If $\mathbf{c}\in B$, then $g(c_1,\dots,c_n,h(c_1,\dots,c_n))=f(a_1,\dots,a_k,h(c_1,\dots,c_n))-\begin{bmatrix}c_1\\\vdots\\c_n\end{bmatrix}=\mathbf{0}$.
So, the equation $f(\mathbf{x})=\mathbf{c}$ has a solution.
Prof. Theodore Shifrin, thank you very much for your huge hint.
My answer is here:
We mimic the proof of the Implicit function theorem on pp.74-75.

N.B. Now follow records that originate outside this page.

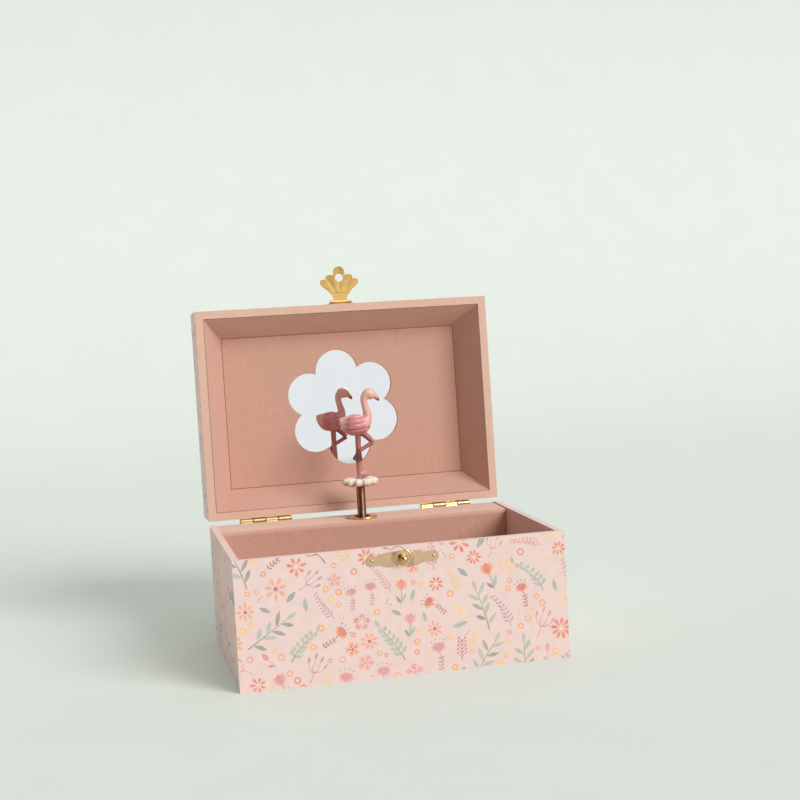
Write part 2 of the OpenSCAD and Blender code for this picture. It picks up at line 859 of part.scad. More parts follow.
// Wading bird on one leg, facing +X; heights are above the disc, for a bird 59 high
module flamingo() {
  color("#d99a94") translate([0, post_y, disc_top]) scale(bird_h / 56) {
    // Standing leg and its foot
    limb([[0, 0, 1.7, 1.7], [0, 0, 9.5, 1.8], [0.2, 0, 18, 1.6], [0.2, 0, 28.5, 1.9]]);
    limb([[0.6, 0, 1.5, 1.5], [3, 0.1, 1.9, 1.7], [5.2, 0.2, 1.3, 1.2]]);
    // Folded leg with its hanging foot
    limb([[3.4, -1, 28, 2], [9.2, -1.2, 22.2, 1.35], [0.6, -1.5, 17.5, 1.3]]);
    hull() {
      translate([-0.5, -1.9, 18.2]) sphere(1, $fn = 14);
      for (toe = [[-4.2, -2.2, 12.2], [-2, -2.2, 10.4], [1.2, -2.1, 11.2]]) {
        translate(toe) sphere(0.7, $fn = 14);
      }
    }
    // Body and tail
    hull() {
      translate([-0.6, 0, 33.5]) scale([8.6, 6, 6.9]) sphere(1, $fn = 28);
      translate([4.8, 0, 34.6]) sphere(4.4, $fn = 20);
      translate([-9.9, 0, 36]) sphere(1.3, $fn = 12);
    }
    // Neck, head and bent bill
    limb([[6.6, 0, 37, 3], [6.2, 0, 42.5, 2.2], [5.3, 0, 47, 2.1], [5.9, 0, 51, 2.3], [8.6, 0, 52.6, 3.4]]);
    limb([[9.6, 0, 52.3, 3], [11.8, 0, 51.4, 2], [13.4, 0, 49.6, 1.3], [14.3, 0, 48.1, 0.8]]);
  }
}

// ---- Movement ------------------------------------------------------------------------

// Cast plate that carries the movement, with a rest for the comb and a seat for the spring
module bedplate() {
  comb_x = cyl_x + cyl_l / 2;
  color(ZINC) difference() {
    union() {
      block([bed_left, bed_y, bed_low], [bed_right, in_y, bed_high]);
      block([bed_right - eps, bed_y, bed_low], [bed_ear, in_y, frame_low + frame_t]);
      block([cyl_x, comb_y + comb_t, comb_low_z], [cyl_x + cyl_l, bed_y + eps, comb_root_z - 1]);
      block([wire_x - 3, wire_y - 2, tab_z - 1.2], [wire_x + 3, in_y, tab_z]);
    }
    rod_y([0, bed_y - 1, works_z], arbor_r + run, bed_t + 2);
    for (x = [comb_x - 5, comb_x + 5]) {
      rod_y([x, comb_y, (comb_low_z + comb_root_z) / 2 - 0.5], screw_r, 6);
    }
    for (p = [[bed_left + 4, bed_low + 4], [bed_left + 4, bed_high - 4], [bed_right - 4, bed_high - 4]]) {
      rod_y([p[0], bed_y - 1, p[1]], screw_r, bed_t + 2);
    }
  }
}

// Spring barrel with a crown of teeth towards the front
module spring_barrel() {
  base = PI * gear_m / 4 - backlash;
  tip = base - add * tan(20);
  root = base + ded * tan(20);
  color(BRASS) translate([0, 0, works_z]) difference() {
    union() {
      rod_y([0, drum_y, 0], drum_r, drum_end - drum_y);
      rod_y([0, drum_end - eps, 0], 3, bed_y - drum_end - run + eps);
      for (k = [0 : crown_n - 1]) {
        rotate([0, -(k + 0.5) * 360 / crown_n, 0])
          translate([crown_r - crown_w, 0, 0])
            rotate([90, 0, 90])
              linear_extrude(2 * crown_w - 0.1)
                polygon([
                  [drum_y + eps, -root], [crown_y - add, -tip], [crown_y - add, tip], [drum_y + eps, root]
                ]);
      }
    }
    rod_y([0, drum_y - 5, 0], arbor_r + run, 20);
    rod_y([0, drum_y - 1, 0], crown_r - crown_w - 2, 1.6);
  }
}

module winding_arbor() {
  color(STEEL) {
    rod_y([0, drum_y, works_z], arbor_r, half_d + key_gap + key_hub_l / 2 - drum_y);
    rod_y([0, drum_y, works_z], arbor_r + 1, 0.6 - run);
  }
}

// Butterfly key on the arbor, behind the box
module winding_key() {
  hub_y = half_d + key_gap;
  wing_y = hub_y + key_hub_l + key_neck_l;
  color(BRASS) difference() {
    union() {
      rod_y([0, hub_y, works_z], key_hub_r, key_hub_l);
      translate([0, 0, works_z - key_t / 2]) linear_extrude(key_t) difference() {
        union() {
          for (s = [-1, 1]) {
            translate([s * key_wing_x, wing_y]) circle(key_wing_r);
          }
          translate([-key_neck_w / 2, wing_y + 1 - key_neck_w]) square(key_neck_w);
        }
        for (s = [-1, 1]) {
          translate([s * key_eye_x, wing_y]) circle(key_eye_r);
        }
      }
    }
    rod_y([0, hub_y - 1, works_z], arbor_r, key_hub_l / 2 + 1);
  }
}

// Cylinder with its tune pins, on an axle with the crown's pinion
module pinned_cylinder() {
  pin_r0 = 0.22;
  rows = 3;
  color(BRASS) translate([0, post_y, works_z]) {
    rod_x([cyl_x, 0, 0], cyl_r, cyl_l);
    rod_x([cyl_pinion_x - 0.6, 0, 0], axle_r, train_x + train_w - cyl_pinion_x + 0.6);
    translate([cyl_pinion_x, 0, 0]) rotate([90, 0, 90]) linear_extrude(pinion_w - 0.3) gear_outline(pinion_n);
    for (i = [0 : notes - 1], j = [0 : rows - 1]) {
      translate([cyl_x + comb_margin + (i + 0.5) * note_pitch, 0, 0])
        rotate([(i * 7 + j * 11 + i * j * 5) % 24 * 15 + 7.5, 0, 0])
          translate([0, 0, cyl_r - 0.4]) cylinder(r = pin_r0, h = pin_h + 0.4, $fn = 6);
    }
  }
}

module cylinder_gear() {
  color(BRASS) translate([train_x, post_y, works_z]) rotate([90, 0, 90])
    linear_extrude(train_w) difference() {
      gear_outline(train_n);
      circle(axle_r);
      for (k = [0 : 4]) {
        rotate(k * 72 + 36) translate([train_r * 0.55, 0]) circle(1.6);
      }
    }
}

// A bearing plate across the movement, with bores at the given heights
module bearing_plate(x, t, high, bores) {
  difference() {
    block([x, post_y - bearing_w / 2, works_z - 4], [x + t, bed_y, high]);
    for (z = bores) {
      rod_x([x - 1, post_y, z], axle_r + run, t + 2);
    }
  }
}

module cylinder_brackets() {
  color(ZINC) {
    bearing_plate(post_plate_x, bearing_t, works_z + 4, [works_z]);
    bearing_plate(right_plate_x, plate_t, idler_z + bearing_w / 2, [works_z, idler_z]);
  }
}

// Steel comb: one tooth for each note, standing up to the cylinder's underside
module comb() {
  slit = note_pitch * 0.25;
  comb_x = cyl_x + cyl_l / 2;
  color(STEEL) difference() {
    block([cyl_x, comb_y, comb_low_z], [cyl_x + cyl_l, comb_y + comb_t, comb_tip_z]);
    for (i = [0 : notes]) {
      x = cyl_x + comb_margin + i * note_pitch;
      block([x - slit / 2, comb_y - 1, comb_root_z + i * 0.25],
            [x + slit / 2, comb_y + comb_t + 1, comb_tip_z + 1]);
    }
    block([cyl_x - 1, comb_y - 1, comb_root_z - 1],
          [cyl_x + comb_margin, comb_y + comb_t + 1, comb_tip_z + 1]);
    block([cyl_x + cyl_l - comb_margin, comb_y - 1, comb_root_z + 6],
          [cyl_x + cyl_l + 1, comb_y + comb_t + 1, comb_tip_z + 1]);
    for (x = [comb_x - 5, comb_x + 5]) {
      rod_y([x, comb_y - 1, (comb_low_z + comb_root_z) / 2 - 0.5], screw_r, comb_t + 2);
    }
  }
}

// Frame of the governor: shelf, post, top arm and the wheel's bearing
module governor_frame() {
  left = wheel_x - 0.2;
  front = post_y - bearing_w / 2;
  arm_y = worm_y - arm_w / 2;
  color(ZINC) difference() {
    union() {
      block([left, front, frame_low], [bed_ear, bed_y, frame_low + frame_t]);
      block([frame_post_x, arm_y, frame_low], [frame_post_x + frame_t, bed_y, frame_high + frame_t]);
      block([worm_x - arm_end, arm_y, frame_high],
            [frame_post_x + frame_t, arm_y + arm_w, frame_high + frame_t]);
      block([idler_plate_x, front, frame_low],
            [idler_plate_x + plate_t, front + bearing_w, idler_z + bearing_w / 2]);
    }
    rod_x([idler_plate_x - 1, post_y, idler_z], axle_r + run, plate_t + 2);
    rod_z([worm_x, worm_y, frame_low - 1], worm_axle_r + run, frame_t + 2);
    rod_z([worm_x, worm_y, frame_high - 1], worm_axle_r + run, frame_t + 2);
  }
}

// Governor wheel with its pinion on one axle; the wheel's teeth lean to suit the worm
module governor_wheel() {
  lean = 180 * wheel_w * tan(wheel_helix) / (PI * wheel_r);
  end = idler_plate_x + plate_t;
  color(BRASS) translate([0, post_y, idler_z]) {
    rod_x([right_plate_x, 0, 0], axle_r, end - right_plate_x);
    translate([train_x, 0, 0]) rotate([90, 0, 90]) rotate(180 / idler_n)
      linear_extrude(train_w) gear_outline(idler_n);
    translate([wheel_x, 0, 0]) rotate([90, 0, 90]) rotate(-lean / 2)
      linear_extrude(wheel_w, twist = -lean, slices = 4) gear_outline(wheel_n);
  }
}

// Worm, air fan and brake disc on one upright shaft
module governor_fan() {
  turns = worm_l / worm_lead;
  low = frame_low;
  color(STEEL) translate([worm_x, worm_y, 0]) {
    rod_z([0, 0, low], worm_axle_r, disc2_z - low);
    translate([0, 0, idler_z - worm_l / 2]) {
      cylinder(r = worm_r - 0.55, h = worm_l);
      linear_extrude(worm_l, twist = -360 * turns, slices = 14) {
        for (k = [0 : worm_n - 1]) {
          rotate(k * 360 / worm_n) translate([0, -0.28]) square([worm_r + 0.2, 0.56]);
        }
      }
    }
    translate([0, 0, fan_z]) cylinder(r = 1.2, h = fan_h);
    for (a = [0, 90]) {
      rotate(a) translate([-fan_r, -0.2, fan_z + 0.5]) cube([2 * fan_r, 0.4, fan_h - 1]);
    }
    translate([0, 0, disc2_z]) cylinder(r = 2.4, h = 0.6);
  }
}

module spindle() {
  color(STEEL) {
    rod_z([0, post_y, spindle_low], spindle_r, spindle_top - spindle_low);
    rod_z([0, post_y, spindle_top], spring_r - spring_wire - run, stub_l);
  }
}

module spindle_pinion() {
  color(BRASS) translate([0, post_y, spindle_pinion_z - pinion_w / 2]) linear_extrude(pinion_w) difference() {
    gear_outline(pinion_n);
    circle(spindle_r);
  }
}

// Bracket with an upper and a lower bearing for the spindle
module spindle_bracket() {
  front = post_y - pinion_r - 2.2;
  low = spindle_low;
  high = works_z + drum_r + 1;
  color(ZINC) difference() {
    union() {
      block([-5, front, high], [5, bed_y, high + bearing_t]);
      block([-5, front, low], [5, front + plate_t, high + bearing_t]);
      block([-5, front, low], [5, crown_y - add - 0.3, low + bearing_t]);
    }
    rod_z([0, post_y, low - 1], spindle_r + run, high - low + bearing_t + 2);
  }
}

// Bent wire that the closing lid presses; its foot stops the fan
module stop_wire() {
  reach = [worm_x, worm_y];
  from = [wire_x, wire_y];
  span = norm(reach - from);
  turn = atan2(reach[1] - from[1], reach[0] - from[0]);
  bend_r = wire_r + 0.08;
  color(STEEL) {
    rod_z([wire_x, wire_y, run_z], wire_r, wire_top - run_z);
    translate([wire_x, wire_y, run_z]) sphere(bend_r);
    translate([wire_x, wire_y, run_z]) rotate(turn) rotate([0, 90, 0]) cylinder(r = wire_r, h = span);
    translate([worm_x, worm_y, run_z]) sphere(bend_r);
    rod_z([worm_x, worm_y, foot_z], wire_r, run_z - foot_z);
  }
}

module stop_spring() {
  color(STEEL) translate([wire_x, wire_y, tab_z])
    coil(stop_spring_r, stop_spring_wire, 5, run_z - wire_r - tab_z);
}

// Screws of the comb and of the bedplate
module movement_screws() {
  comb_x = cyl_x + cyl_l / 2;
  color(STEEL) {
    for (x = [comb_x - 5, comb_x + 5]) {
      rod_y([x, comb_y - screw_head_t, (comb_low_z + comb_root_z) / 2 - 0.5], screw_head_r, screw_head_t);
      rod_y([x, comb_y - screw_head_t, (comb_low_z + comb_root_z) / 2 - 0.5], screw_r, 6);
    }
    for (p = [[bed_left + 4, bed_low + 4], [bed_left + 4, bed_high - 4], [bed_right - 4, bed_high - 4]]) {
      rod_y([p[0], bed_y - screw_head_t, p[1]], screw_head_r, screw_head_t);
      rod_y([p[0], bed_y - screw_head_t, p[1]], screw_r, bed_t + screw_head_t);
    }
  }
}

bottom_paper();
base_floor();
base_front_board();
base_rear_board();
base_left_board();
base_right_board();
base_paper_wrap();
tray_liner();
divider_board();
ledge_cover();
lid_top_board();
lid_front_board();
lid_rear_board();
lid_left_board();
lid_right_board();
lid_paper_wrap();
lid_rim_trim();
slope_front();
slope_rear();
slope_left();
slope_right();
lid_panel();
mirror_glass();
mirror_backing();
left_hinge_base_leaf();
left_hinge_lid_leaf();
left_hinge_pin();
right_hinge_base_leaf();
right_hinge_lid_leaf();
right_hinge_pin();
base_nails();
lid_nails();
hasp_plate();
hasp_flap();
hasp_pin();
keeper_plate();
keeper_knob();
brass_ring();
post_spring();
spring_plug();
post_tube();
scalloped_disc();
flamingo();
bedplate();
spring_barrel();
winding_arbor();
winding_key();
pinned_cylinder();
cylinder_gear();
cylinder_brackets();
comb();
governor_frame();
governor_wheel();
governor_fan();
spindle();
spindle_pinion();
spindle_bracket();
stop_wire();
stop_spring();
movement_screws();
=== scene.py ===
"""Looks of the musical jewellery box: printed paper, flocked lining, brass fittings, mirror and bird.

Lengths in the making functions are millimetres in the CAD frame; MM turns them into Blender's metres.
"""

import json
import math
import random

import bmesh
import bpy
from mathutils import Matrix, Vector
from mathutils.geometry import delaunay_2d_cdt


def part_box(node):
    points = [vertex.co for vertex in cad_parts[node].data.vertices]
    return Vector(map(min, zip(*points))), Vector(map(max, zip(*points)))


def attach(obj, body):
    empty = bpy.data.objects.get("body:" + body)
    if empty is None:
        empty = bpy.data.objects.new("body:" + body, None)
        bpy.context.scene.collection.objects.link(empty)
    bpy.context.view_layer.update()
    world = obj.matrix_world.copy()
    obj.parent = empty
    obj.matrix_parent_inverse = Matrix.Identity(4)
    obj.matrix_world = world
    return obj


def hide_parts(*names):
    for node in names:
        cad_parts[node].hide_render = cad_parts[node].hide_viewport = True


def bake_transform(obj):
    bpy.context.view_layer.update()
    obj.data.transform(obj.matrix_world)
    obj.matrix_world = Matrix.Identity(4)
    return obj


MM = 0.001
SEED = 20

# Camera, solved from the box's corners in the photograph
CAMERA_AT = (-170.0, -863.5, 217.5)
CAMERA_YAW = 12.27
CAMERA_PITCH = 4.39
CAMERA_ROLL = -3.1
CAMERA_LENS = 66.5

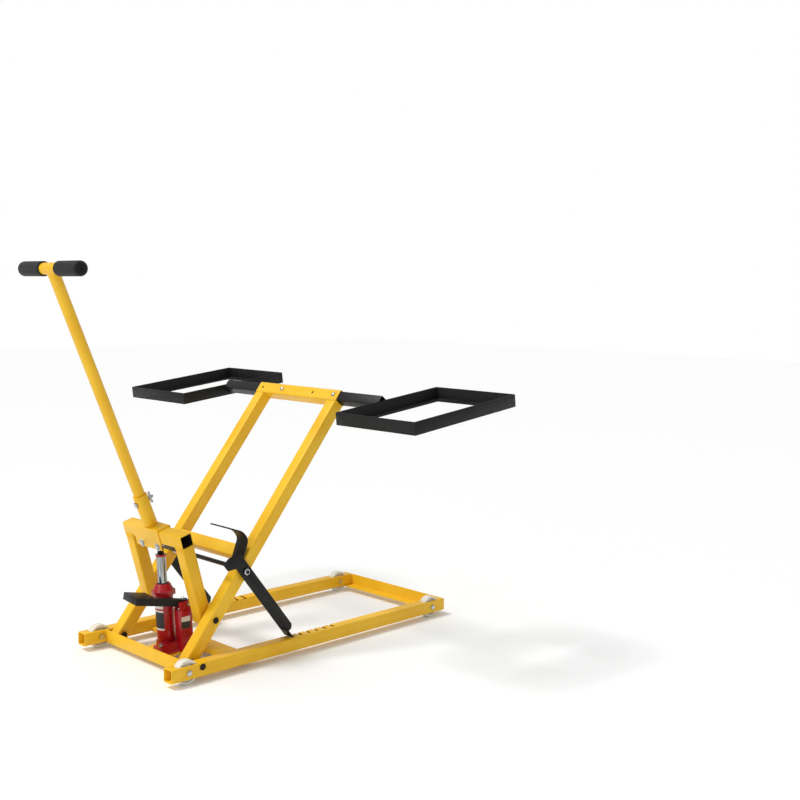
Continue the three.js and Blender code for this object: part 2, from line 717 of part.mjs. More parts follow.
// The sleeve's foot is cut level with the saddle it stands on.
function sleeve() {
  const foot = SLEEVE_RADIUS;
  const floor = block(
    [-2 * foot, -2 * foot, -2 * foot],
    [2 * foot, 2 * foot, SEAT_GAP],
  ).rotate([0, THREE.MathUtils.radToDeg(HANDLE_LEAN - PORTAL_LEAN), 0]);
  const outer = rod("z", SLEEVE_RADIUS, -foot, SLEEVE_LENGTH, [0, 0, 0], FINE_STEPS);
  const hollow = rod("z", HANDLE_RADIUS + SEAT_GAP, -foot - OVERRUN, SLEEVE_LENGTH + OVERRUN);
  const across = SLEEVE_RADIUS + OVERRUN;
  const bore = rod("x", CLAMP_BOLT_RADIUS + SEAT_GAP, -across, across, [0, 0, CLAMP_BOLT_STATION]);
  return outer.subtract(hollow).subtract(bore).subtract(floor);
}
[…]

From the 6th line from the bottom on p.74, to the 4th line from the top on p.75, we modify as follows:
Let $B$ be a (connected) neighborhood of $\mathbf{a}$ in $\mathbb{R}^k$, chosen small enough that $B\times\mathbf{c}$ is contained in $W$. See Figure 9.1. We prove existence of the function $g:B\to\mathbb{R}^n$. If $\mathbf{x}\in B$, then $(\mathbf{x},\mathbf{c})\in W$, so we have: $$G(\mathbf{x},\mathbf{c})=(\mathbf{x},h(\mathbf{x},\mathbf{c})),$$ $$(\mathbf{x},\mathbf{c})=F(\mathbf{x},h(\mathbf{x},\mathbf{c}))=(\mathbf{x},f(\mathbf{x},h(\mathbf{x},\mathbf{c}))),$$ $$\mathbf{c}=f(\mathbf{x},h(\mathbf{x},\mathbf{c})).$$ We set $g(\mathbf{x})=h(\mathbf{x},\mathbf{c})$ for $\mathbf{x}\in B$; then $g$ satisfies the equation $f(\mathbf{x},g(\mathbf{x}))=\mathbf{c}$, as desired. (Q.E.D.)